After all, the dominant reasons we hit the woods every fall are simply to get away, clear our minds and reconnect with our purpose-driven roles as providers for our families and stewards of resources gifted to us by our outdoor world. That said, there is no better time to rekindle your hunting fire than when summer temperatures peak and tempers flare. Carve out a little time for the wild side and scout your hunting ground. Not only does it get your mind off the summer heat, it’s a great way to recharge your batteries and gets you thinking about opening day. In the spirit of Seneca then, here are four great scouting tips to give your luck a lift this fall.

Map it!

Mapping your hunting ground is a great idea whether you acquire one or draw it yourself. Trails offer great information about routes in the wild and the wooly network of wooded super highways and native grass byways.

Recording wildlife routes is a great way to gain perspective on overall travel, feeding and watering patterns, identify funnels and pinch points, and offers insight on better positioning of trail cameras, stands and blinds. Perhaps more importantly, mapping your hunting ground helps to ensure that you don’t accidentally trespass. Ignorance is not a great legal defense.

Sign of the Times

While you’re finding yourself in the woods, be especially watchful for signs of wildlife activity. Take some time to explore those trails that you mapped and make note of routes leading to water and food sources, heavily traveled intersections and thick cover.

Recording helps you discover things like trails, tracks, rubs, scrapes, scat and other wildlife activity (with dates, if possible) and it offers invaluable information about travel, feeding and behavior as the season approaches. As a final note about walking your hunting ground, keep quiet, stay off the wildlife trails and follow the same rigorous scent control routine you practice on the hunt.

Don’t Be Camera-Shy

Trail cameras are an invaluable scouting tool regardless of the season. Always check your local state regulations but using them year-round can lend insight into the differences in travel, behavior and food sources from one season to the next.

In warmer climates, seasonal behavioral transitions (like the rut) tend to occur later. Scouting, especially through the summer months and into the fall, is a great way to educate yourself about those changes and to also pinpoint that activity as opening day gets closer. Cataloging trail camera data weekly and monthly not only helps you establish patterns, including changes in activity as a result of temperature changes, moon phases, etc., but it also helps you to plan effectively.
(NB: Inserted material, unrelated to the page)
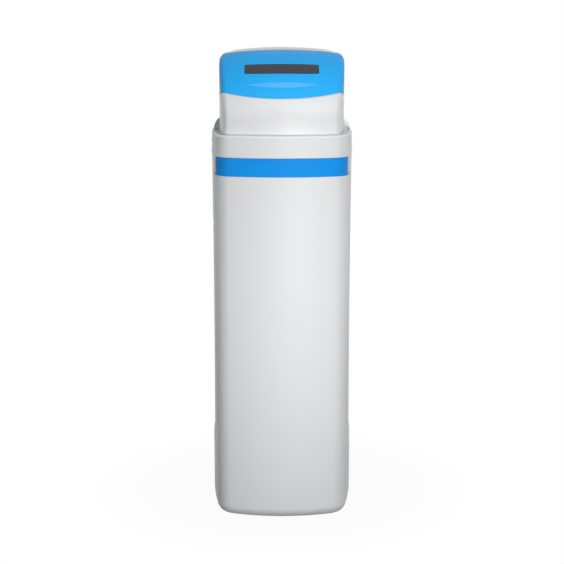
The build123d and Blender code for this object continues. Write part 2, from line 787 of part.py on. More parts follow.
def plate_prism(grow):
    """Prism through the lid with the outline of the name plate."""
    frame = slope_frame(PLATE_TURN)
    shape = RectangleRounded(PLATE_WIDTH + 2 * grow, PLATE_HEIGHT + 2 * grow, PLATE_CORNER)
    return extrude(frame * shape, OVERRUN, both=True)


def grip_prism():
    """Prism through the lid with the outline of the finger grip."""
    frame = slope_frame(GRIP_TURN)
    half = GRIP_WIDTH / 2
    sag = GRIP_HEIGHT / 2
    lens = make_face(
        [ThreePointArc((-half, 0), (0, sag), (half, 0)), ThreePointArc((half, 0), (0, -sag), (-half, 0))]
    )
    return extrude(frame * lens, OVERRUN, both=True)


def make_lid():
    """Blue salt lid with its plate pocket, finger grip and hinge knuckles."""
    keep = block(-WIDTH, WIDTH, FRONT_Y, LID_REAR_Y, LEDGE_Z, HOOD_TOP_Z)
    lid = (head(0) - head(HEAD_SHELL)) & above_smile(PART_GAP / 2) & keep
    pocket = dome(-OVERRUN) - dome(PLATE_THICK - PLATE_PROUD)
    lid -= pocket & plate_prism(PLATE_PLAY)
    scoop = dome(-OVERRUN) - dome(GRIP_DEEP)
    lid -= scoop & grip_prism()
    limit = head(HEAD_SHELL / 2)
    for left, right in knuckle_spans():
        post = block(left, right, HINGE_Y - EYE_R, LID_REAR_Y, HINGE_Z, HOOD_TOP_Z)
        post += cylinder_x(HINGE_Y, HINGE_Z, left, right, EYE_R)
        post -= cylinder_x(HINGE_Y, HINGE_Z, left, right, PIN_R + PIN_PLAY)
        lid += post & limit & keep
    return lid


def make_plate():
    """Bare dark plate set in the lid."""
    skin = dome(-PLATE_PROUD) - dome(PLATE_THICK - PLATE_PROUD)
    return skin & plate_prism(0)


def make_pins():
    """Pair of hinge pins, one through each arm."""
    reach = ARM_WIDTH / 2 + KNUCKLE_GAP + KNUCKLE_WIDTH
    pins = []
    for side in (-1, 1):
        centre = side * HINGE_SPACING / 2
        pins.append(cylinder_x(HINGE_Y, HINGE_Z, centre - reach, centre + reach, PIN_R))
    return Compound(children=pins)


def make_hood():
    """Grey cover over the valve, open below and in front, notched at the rear."""
    shell = hood(0) - hood(HEAD_SHELL)
    half = PIPE_NOTCH_WIDTH / 2
    shell -= block(
        -half, half, REAR_Y - HEAD_INSET - 2 * OVERRUN, REAR_Y, LEDGE_Z, LEDGE_Z + PIPE_NOTCH_HEIGHT
    )
    end = hood(0) & block(
        -WIDTH, WIDTH, HOOD_FRONT_Y, HOOD_FRONT_Y + HEAD_SHELL, LEDGE_Z, LEDGE_Z + HOOD_SHOULDER + HEAD_SHELL
    )
    end -= prism(HEAD_INSET, LEDGE_Z, LEDGE_Z + HOOD_SHOULDER + HEAD_SHELL)
    shell += end
    for x in (-1, 1):
        for y in tab_rows():
            centre = x * (side_at(y, HOOD_SKIRT_INSET) - HEAD_SHELL / 2)
            tab = block(
                centre - HEAD_SHELL / 2,
                centre + HEAD_SHELL / 2,
                y - TAB_WIDTH / 2,
                y + TAB_WIDTH / 2,
                LEDGE_Z - TAB_LENGTH,
                LEDGE_Z + TAB_LENGTH,
            )
            shell += tab & prism(HOOD_SKIRT_INSET, LEDGE_Z - TAB_LENGTH, LEDGE_Z + TAB_LENGTH)
    return shell


# Resin vessel and what stands in it
def vessel(radius, neck, low, high, top):
    """Turned solid with a domed foot, a straight side and a domed shoulder."""
    foot_z = low + TANK_DOME
    shoulder_z = high - TANK_DOME
    outline = [
        EllipticalCenterArc((0, foot_z), radius, TANK_DOME, 270, arc_size=90),
        Line((radius, foot_z), (radius, shoulder_z)),
        EllipticalCenterArc((neck, shoulder_z), radius - neck, TANK_DOME, 0, arc_size=90),
        Line((neck, high), (neck, top)),
        Line((neck, top), (0, top)),
        Line((0, top), (0, low)),
    ]
    return Pos(0, TANK_Y, 0) * revolve(Plane.XZ * make_face(outline), Axis.Z, 360)


def vessel_inside(gap):
    """Hollow of the vessel, less a gap all round."""
    radius = TANK_R - TANK_WALL - gap
    low = TANK_BOTTOM_Z + TANK_WALL + gap
    high = TANK_TOP_Z - TANK_NECK - TANK_WALL - gap
    return vessel(radius, TANK_MOUTH_R, low, high, TANK_TOP_Z)


def make_tank():
    """Wound pressure vessel with an open threaded neck."""
    high = TANK_TOP_Z - TANK_NECK
    outer = vessel(TANK_R, TANK_NECK_R, TANK_BOTTOM_Z, high, TANK_TOP_Z)
    return outer - vessel_inside(0)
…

The Tick-Tock of an Unruly Clock

While a couch in an air-conditioned living room seems like a great place to spend your summer afternoons, time in the woods allows for introspection, reconnecting with our outdoor heritage, and curing what ails us throughout the dog days of summer. More than that, time spent in the woods scouting ensures the fall season offers more than just surprises.  It leverages your opportunity to experience real hunter’s luck; which brings me to my final tip—just get out there!  When it comes to hunting, like the Powerball tagline,  “You can’t win if you don’t play.” And that unruly clock continues its obstinate tick-tock.